### Aim
Keep every line where the word "picture" appears; drop the rest.

### Data for this exercise

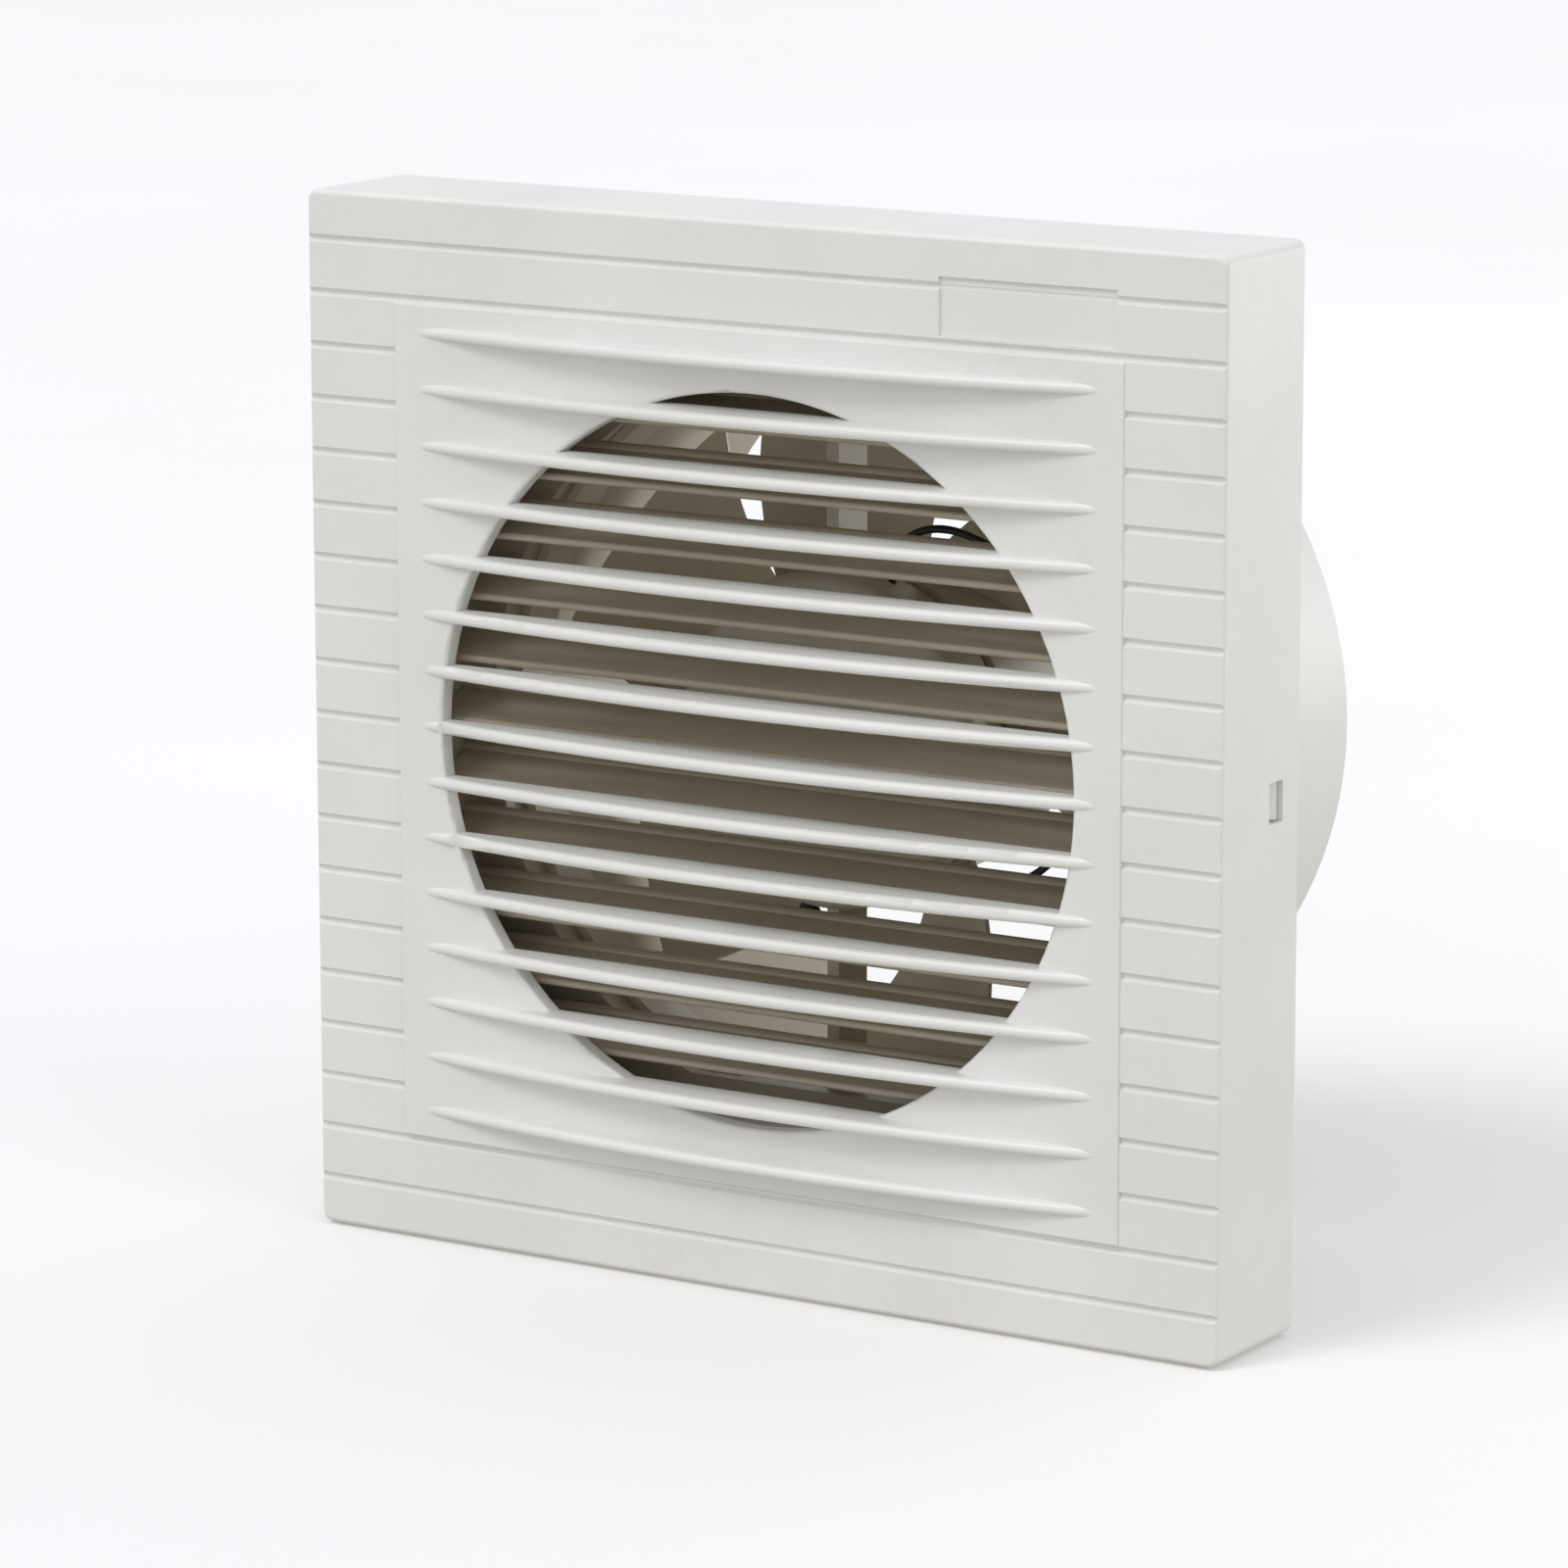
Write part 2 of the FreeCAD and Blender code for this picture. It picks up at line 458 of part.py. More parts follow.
def slat(number):
    """One shutter slat in its open position: pivot rod, blade, front bead, crank lug and crank pin."""
    z = pivot_z(number)
    half = SLAT_T / 2
    down = V(0, 0, 1)
    blade = box(-SLAT_LEFT, SLAT_END, PIVOT_Y - SLAT_CHORD, PIVOT_Y + SLAT_BACK, z - half, z + half)
    bead = rod_x(SLAT_BEAD_R, -SLAT_LEFT, SLAT_END, PIVOT_Y - SLAT_CHORD, z)
    body = blade.fuse(bead)
    body.rotate(V(0, PIVOT_Y, z), V(1, 0, 0), SLAT_OPEN)
    reach = CHEEK_X + CHEEK_T + ROD_OVER
    right = reach + LEVER_T + 0.6 if number == DRIVE_SLAT else reach
    pivot = rod_x(PIVOT_R, -reach, right, PIVOT_Y, z)
    lug_x0, lug_x1 = LUG_X, LUG_X + LUG_T
    crank = front_down(-CRANK_ANGLE, CRANK_R, lug_x0, z)
    arm = box(lug_x0, lug_x1, PIVOT_Y - CRANK_R, PIVOT_Y, z - LUG_R, z + LUG_R)
    arm.rotate(V(0, PIVOT_Y, z), V(1, 0, 0), -CRANK_ANGLE)
    lug = fuse([arm, rod_x(LUG_R, lug_x0, lug_x1, PIVOT_Y, z), rod_x(LUG_R, lug_x0, lug_x1, crank.y, crank.z)])
    pin = rod_x(CRANK_PIN_R, lug_x0, BAR_X1 + 0.4, crank.y, crank.z)
    return fuse([body, pivot, lug, pin])


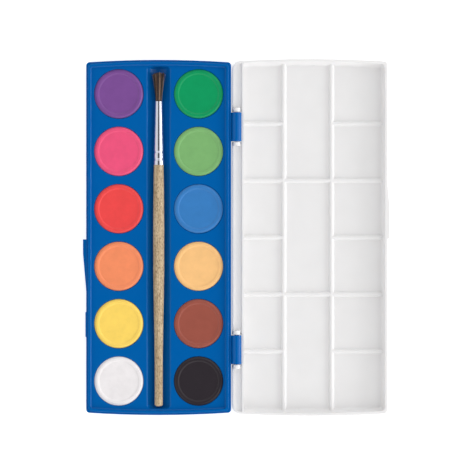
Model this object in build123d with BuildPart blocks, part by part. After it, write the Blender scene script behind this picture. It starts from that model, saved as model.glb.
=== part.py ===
"""A child's watercolour box, lying open: a blue tray with twelve paint tablets and a brush,
and a white lid that serves as the mixing palette.

Millimetres, +Z up. The hinge line runs along Y above the origin. The tray lies on the -X side
and the open lid on the +X side, both flat on the table at Z = 0.
"""

from build123d import *

import os
from math import asin, cos, degrees, pi, radians, sin, sqrt

# Paint tablets, in six rows along Y and two columns
tablet_diameter = 30.0
tablet_height = 5.5
tablet_bevel_width = 1.2
tablet_bevel_drop = 0.8
dish_diameter = 25.4
dish_edge = 0.8
dish_depth = 0.35
row_count = 6
row_pitch = 35.3
column_pitch = 49.0
colour_names = (
    ("purple", "green"),
    ("pink", "light_green"),
    ("red", "blue"),
    ("orange", "peach"),
    ("yellow", "brown"),
    ("white", "black"),
)

# Tray, seen from above: straight long sides and gently bowed ends
tray_width = 89.1
tray_length = 218.3
end_bow = 1.5
tray_corner_radius = 2.2
tray_wall = 1.4
shoulder_height = 10.3
shoulder_round = 0.4
rim_setback = 1.1
rim_thickness = 1.4
rim_rise = 1.3
rim_round = 0.4
rim_corner_radius = 2.8
deck_drop = 1.6
deck_thickness = 1.4
deck_foot_round = 1.1
well_clearance = 0.2
well_mouth_chamfer = 0.45
tablet_stand_proud = 0.3
cup_wall = 1.0
cup_floor = 1.2
trough_radius = 7.6
trough_depth = 4.4
trough_edge_round = 1.6
trough_end_round = 2.0
trough_wall = 1.2
trough_end_margin = 1.5
stiffener_thickness = 1.0
stiffener_foot_gap = 1.5

# Lid, a shallow dish of the same plan with ridges that part its mixing wells
lid_height = 7.6
lid_wall = 1.6
lid_panel = 1.4
lid_lean = 1.9
lid_land_depth = 1.6
lid_inner_draft = 22.0
lid_fit_gap = 0.3
lid_seat_gap = 0.1
lid_corner_radius = 2.6
lid_edge_round = 0.8
lid_rim_round = 0.3
lid_floor_round = 1.6
dish_corner_radius = 3.1
ridge_height = 1.5
ridge_base = 3.4
ridge_top = 1.3
ridge_round = 0.5
ridge_columns = (29.2, 58.7)
ridge_pitch = 35.15

# Snap hinge: two hooks on the tray hold two pins on the lid
hook_outer_radius = 3.1
hook_length = 17.7
hook_spacing = 137.0
hook_shift = -0.5
hook_wall_gap = 0.2
hook_mouth = 2.4
hook_neck_height = 2.6
pin_radius = 1.5
pin_running_gap = 0.1
boss_radius = 2.2
boss_length = 2.4
notch_gap = 0.4
hinge_wall_x = 3.4
hinge_wall_thickness = 1.1
flange_reach = 2.8
flange_base = 5.2
flange_thickness = 1.4
flange_lip = 1.2
flange_corner_radius = 5.5

# Thumb tabs at the front edge, one on each half, and the catch pad beside them
tab_reach = 94.4
tab_split_y = -1.0
tab_split_gap = 0.3
tab_height = 2.6
tab_drop = 0.5
tray_tab_flat = 8.5
tray_tab_length = 32.0
lid_tab_flat = 18.0
lid_tab_length = 32.7
catch_centre_y = -53.5
catch_length = 15.4
catch_reach = 0.5
catch_height = 4.0

# Brush, lying along the trough with its hair towards +Y
brush_lift = 0.05
ferrule_hair_y = 83.7
ferrule_end_y = 44.6
handle_end_y = -103.7
ferrule_hair_radius = 2.25
ferrule_end_radius = 3.2
ferrule_wall = 0.3
crimp_offsets = (3.3, 7.9)
crimp_depth = 0.22
crimp_half_width = 0.6
tenon_length = 14.0
tenon_gap = 0.03
handle_outline = (
    (44.6, 3.0),
    (7.1, 3.4),
    (-31.6, 3.25),
    (-63.0, 2.7),
    (-95.0, 2.5),
)
handle_tip_radius = 2.5
handle_tip_round = 1.2
hair_count = 300
hair_tip_y = 101.9
hair_root_depth = 0.5
hair_root_radius = 1.74
hair_flare_across = 3.9
hair_flare_down = 3.15
hair_strand_radius = 0.062
hair_dome = 1.5
hair_stagger = 1.6
hair_plug_gap = 0.02
hair_plug_length = 3.0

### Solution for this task
Write part 2 of the FreeCAD and Blender code for this picture. It picks up at line 458 of part.py. More parts follow.
Model this object in build123d with BuildPart blocks, part by part. After it, write the Blender scene script behind this picture. It starts from that model, saved as model.glb.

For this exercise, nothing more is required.